# [AIM OF THE EXERCISE]
From the entries below, copy every line that holds the word "FreeCAD".

# [THE INPUT]

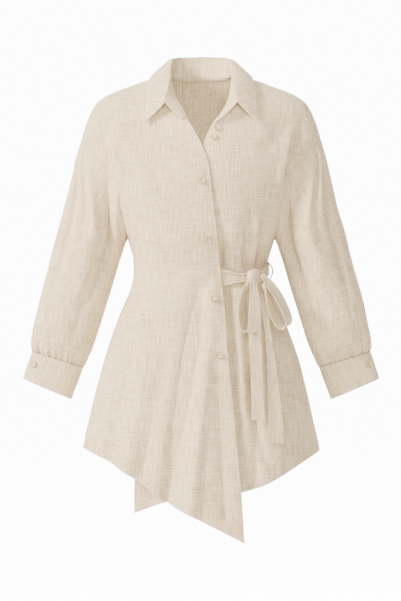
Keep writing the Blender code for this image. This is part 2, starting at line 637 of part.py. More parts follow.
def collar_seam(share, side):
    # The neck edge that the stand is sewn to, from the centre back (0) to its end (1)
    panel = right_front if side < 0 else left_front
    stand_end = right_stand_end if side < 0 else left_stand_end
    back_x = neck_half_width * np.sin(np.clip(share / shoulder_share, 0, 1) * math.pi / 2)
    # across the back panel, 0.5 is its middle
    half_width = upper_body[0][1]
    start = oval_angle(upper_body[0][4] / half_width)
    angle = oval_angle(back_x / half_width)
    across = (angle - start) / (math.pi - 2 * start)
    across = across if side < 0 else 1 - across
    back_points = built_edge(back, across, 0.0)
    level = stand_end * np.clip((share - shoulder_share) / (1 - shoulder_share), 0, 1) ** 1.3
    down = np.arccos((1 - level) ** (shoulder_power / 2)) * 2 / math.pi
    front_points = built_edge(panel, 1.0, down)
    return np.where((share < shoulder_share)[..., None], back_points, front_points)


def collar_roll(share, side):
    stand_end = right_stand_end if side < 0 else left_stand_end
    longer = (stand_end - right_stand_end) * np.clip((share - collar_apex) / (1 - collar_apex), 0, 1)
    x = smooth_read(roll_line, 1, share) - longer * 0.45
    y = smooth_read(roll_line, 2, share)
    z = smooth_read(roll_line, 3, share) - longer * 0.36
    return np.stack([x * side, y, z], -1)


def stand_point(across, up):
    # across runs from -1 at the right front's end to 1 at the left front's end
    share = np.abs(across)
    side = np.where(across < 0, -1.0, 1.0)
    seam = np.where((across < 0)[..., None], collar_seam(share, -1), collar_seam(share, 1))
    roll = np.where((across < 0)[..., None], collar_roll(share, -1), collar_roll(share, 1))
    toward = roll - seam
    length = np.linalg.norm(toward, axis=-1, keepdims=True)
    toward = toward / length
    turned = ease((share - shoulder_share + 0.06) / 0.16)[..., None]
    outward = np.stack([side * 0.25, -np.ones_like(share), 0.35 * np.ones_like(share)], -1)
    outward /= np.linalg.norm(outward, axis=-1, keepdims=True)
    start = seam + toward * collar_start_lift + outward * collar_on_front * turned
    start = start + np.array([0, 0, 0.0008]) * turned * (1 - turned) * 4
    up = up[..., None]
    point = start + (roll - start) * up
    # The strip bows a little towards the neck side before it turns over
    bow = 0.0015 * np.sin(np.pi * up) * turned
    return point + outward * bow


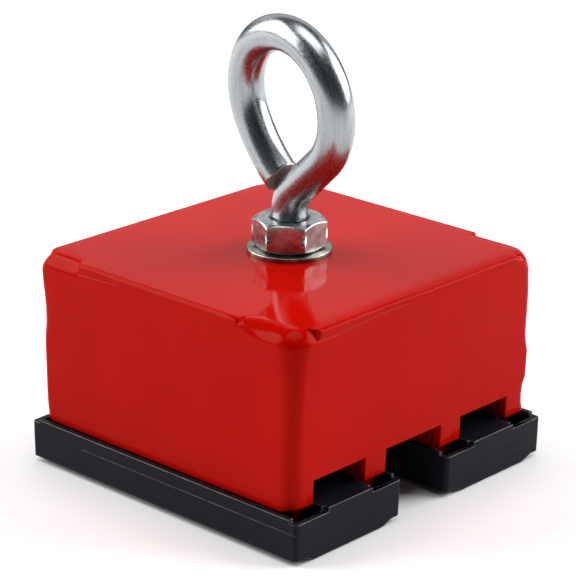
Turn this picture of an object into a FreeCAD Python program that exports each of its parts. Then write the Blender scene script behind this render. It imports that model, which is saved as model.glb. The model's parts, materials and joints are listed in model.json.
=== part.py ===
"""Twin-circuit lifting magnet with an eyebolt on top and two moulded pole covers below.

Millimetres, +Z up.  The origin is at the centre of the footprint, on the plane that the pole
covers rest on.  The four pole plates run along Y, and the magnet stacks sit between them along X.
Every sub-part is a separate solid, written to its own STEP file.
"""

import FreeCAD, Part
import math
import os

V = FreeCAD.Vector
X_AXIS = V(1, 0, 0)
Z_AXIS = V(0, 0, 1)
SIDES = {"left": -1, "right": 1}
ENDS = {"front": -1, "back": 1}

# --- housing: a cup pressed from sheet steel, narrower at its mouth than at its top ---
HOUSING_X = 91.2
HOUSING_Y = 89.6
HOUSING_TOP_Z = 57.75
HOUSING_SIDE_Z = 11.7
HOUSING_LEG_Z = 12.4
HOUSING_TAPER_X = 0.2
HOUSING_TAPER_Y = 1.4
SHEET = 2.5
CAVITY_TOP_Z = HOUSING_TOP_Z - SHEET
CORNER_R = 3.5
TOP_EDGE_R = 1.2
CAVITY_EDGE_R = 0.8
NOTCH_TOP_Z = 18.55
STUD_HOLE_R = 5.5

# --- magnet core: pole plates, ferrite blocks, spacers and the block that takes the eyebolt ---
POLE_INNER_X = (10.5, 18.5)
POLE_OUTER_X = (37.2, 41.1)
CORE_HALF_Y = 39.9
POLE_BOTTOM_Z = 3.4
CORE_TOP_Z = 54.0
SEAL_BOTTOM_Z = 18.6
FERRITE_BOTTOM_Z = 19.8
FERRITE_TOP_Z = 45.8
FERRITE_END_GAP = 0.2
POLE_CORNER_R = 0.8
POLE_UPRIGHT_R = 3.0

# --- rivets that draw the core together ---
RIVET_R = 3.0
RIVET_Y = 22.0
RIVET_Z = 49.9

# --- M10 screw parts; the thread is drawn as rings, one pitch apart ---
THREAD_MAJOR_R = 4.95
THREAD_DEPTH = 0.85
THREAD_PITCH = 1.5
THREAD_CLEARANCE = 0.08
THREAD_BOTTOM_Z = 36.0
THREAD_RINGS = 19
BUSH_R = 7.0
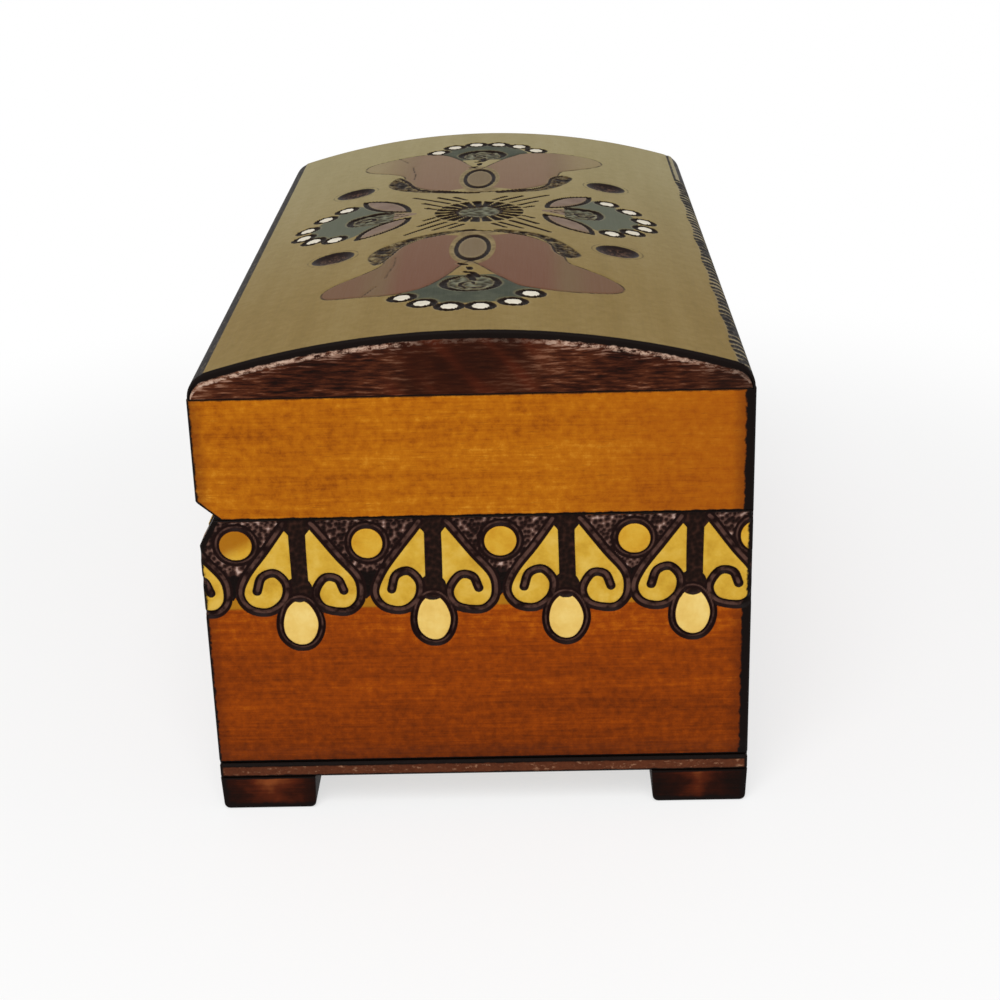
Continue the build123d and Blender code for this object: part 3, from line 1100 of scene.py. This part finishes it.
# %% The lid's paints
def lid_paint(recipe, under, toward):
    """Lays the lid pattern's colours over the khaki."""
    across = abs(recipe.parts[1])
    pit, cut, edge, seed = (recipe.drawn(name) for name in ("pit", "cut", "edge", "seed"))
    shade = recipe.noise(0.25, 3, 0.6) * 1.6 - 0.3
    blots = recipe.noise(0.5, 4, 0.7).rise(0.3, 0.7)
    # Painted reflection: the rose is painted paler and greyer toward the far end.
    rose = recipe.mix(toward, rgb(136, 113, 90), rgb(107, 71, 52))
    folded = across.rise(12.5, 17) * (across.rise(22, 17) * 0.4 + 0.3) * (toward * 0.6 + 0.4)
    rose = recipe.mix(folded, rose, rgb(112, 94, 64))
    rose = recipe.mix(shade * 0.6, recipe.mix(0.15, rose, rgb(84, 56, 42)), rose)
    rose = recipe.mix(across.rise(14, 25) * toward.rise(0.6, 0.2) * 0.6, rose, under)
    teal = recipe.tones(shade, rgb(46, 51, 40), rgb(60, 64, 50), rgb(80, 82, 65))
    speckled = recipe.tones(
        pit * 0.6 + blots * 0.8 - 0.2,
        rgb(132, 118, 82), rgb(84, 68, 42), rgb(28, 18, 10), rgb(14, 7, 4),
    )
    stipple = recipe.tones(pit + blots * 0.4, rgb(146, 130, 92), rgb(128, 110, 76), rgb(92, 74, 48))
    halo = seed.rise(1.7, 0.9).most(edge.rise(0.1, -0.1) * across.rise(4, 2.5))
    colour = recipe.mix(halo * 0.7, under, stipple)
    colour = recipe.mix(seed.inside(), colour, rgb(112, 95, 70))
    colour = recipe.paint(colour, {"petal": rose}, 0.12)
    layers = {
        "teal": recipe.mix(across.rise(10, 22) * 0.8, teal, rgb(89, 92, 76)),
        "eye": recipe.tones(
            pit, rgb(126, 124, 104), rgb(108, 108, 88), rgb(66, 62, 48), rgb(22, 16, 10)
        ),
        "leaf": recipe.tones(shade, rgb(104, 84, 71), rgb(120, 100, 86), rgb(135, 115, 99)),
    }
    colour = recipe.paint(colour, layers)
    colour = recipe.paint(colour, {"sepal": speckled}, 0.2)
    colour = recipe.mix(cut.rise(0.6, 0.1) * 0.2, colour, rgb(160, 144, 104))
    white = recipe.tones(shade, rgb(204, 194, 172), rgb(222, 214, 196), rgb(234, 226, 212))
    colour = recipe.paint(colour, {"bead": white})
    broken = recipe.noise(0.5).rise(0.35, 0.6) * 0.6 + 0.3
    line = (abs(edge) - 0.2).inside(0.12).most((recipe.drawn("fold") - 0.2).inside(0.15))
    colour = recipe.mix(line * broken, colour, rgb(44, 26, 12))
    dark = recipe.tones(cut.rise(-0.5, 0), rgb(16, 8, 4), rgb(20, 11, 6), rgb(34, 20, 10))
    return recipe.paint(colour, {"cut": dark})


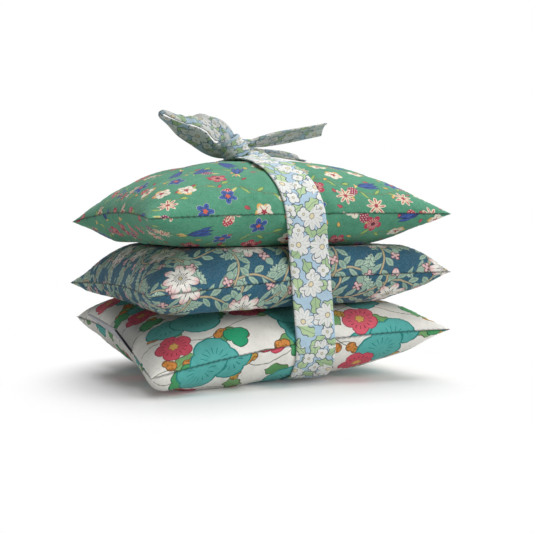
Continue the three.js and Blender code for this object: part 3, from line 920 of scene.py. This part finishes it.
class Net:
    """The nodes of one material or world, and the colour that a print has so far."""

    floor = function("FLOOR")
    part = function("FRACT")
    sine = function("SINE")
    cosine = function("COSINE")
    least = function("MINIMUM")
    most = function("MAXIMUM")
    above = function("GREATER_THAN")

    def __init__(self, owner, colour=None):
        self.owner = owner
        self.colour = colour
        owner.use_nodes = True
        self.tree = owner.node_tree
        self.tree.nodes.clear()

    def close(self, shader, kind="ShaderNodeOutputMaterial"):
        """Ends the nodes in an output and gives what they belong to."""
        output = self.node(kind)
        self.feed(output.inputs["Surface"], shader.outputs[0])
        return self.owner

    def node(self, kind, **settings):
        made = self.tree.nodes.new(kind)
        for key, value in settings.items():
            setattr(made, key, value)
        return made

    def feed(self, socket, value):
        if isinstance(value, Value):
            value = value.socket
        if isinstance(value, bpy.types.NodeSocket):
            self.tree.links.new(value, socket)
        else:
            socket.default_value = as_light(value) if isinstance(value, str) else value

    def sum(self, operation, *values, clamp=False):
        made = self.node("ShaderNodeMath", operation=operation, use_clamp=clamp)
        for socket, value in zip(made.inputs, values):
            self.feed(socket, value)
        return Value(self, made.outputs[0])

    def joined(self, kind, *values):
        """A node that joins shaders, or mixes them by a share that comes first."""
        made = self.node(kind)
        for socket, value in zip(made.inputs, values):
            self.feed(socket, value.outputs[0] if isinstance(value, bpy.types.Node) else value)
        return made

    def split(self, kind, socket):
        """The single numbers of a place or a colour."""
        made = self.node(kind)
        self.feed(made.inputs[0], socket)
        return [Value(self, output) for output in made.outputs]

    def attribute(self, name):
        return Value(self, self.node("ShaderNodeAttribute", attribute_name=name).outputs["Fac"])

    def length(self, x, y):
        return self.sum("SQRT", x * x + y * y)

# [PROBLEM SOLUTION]
Turn this picture of an object into a FreeCAD Python program that exports each of its parts. Then write the Blender scene script behind this render. It imports that model, which is saved as model.glb. The model's parts, materials and joints are listed in model.json.
import FreeCAD, Part
V = FreeCAD.Vector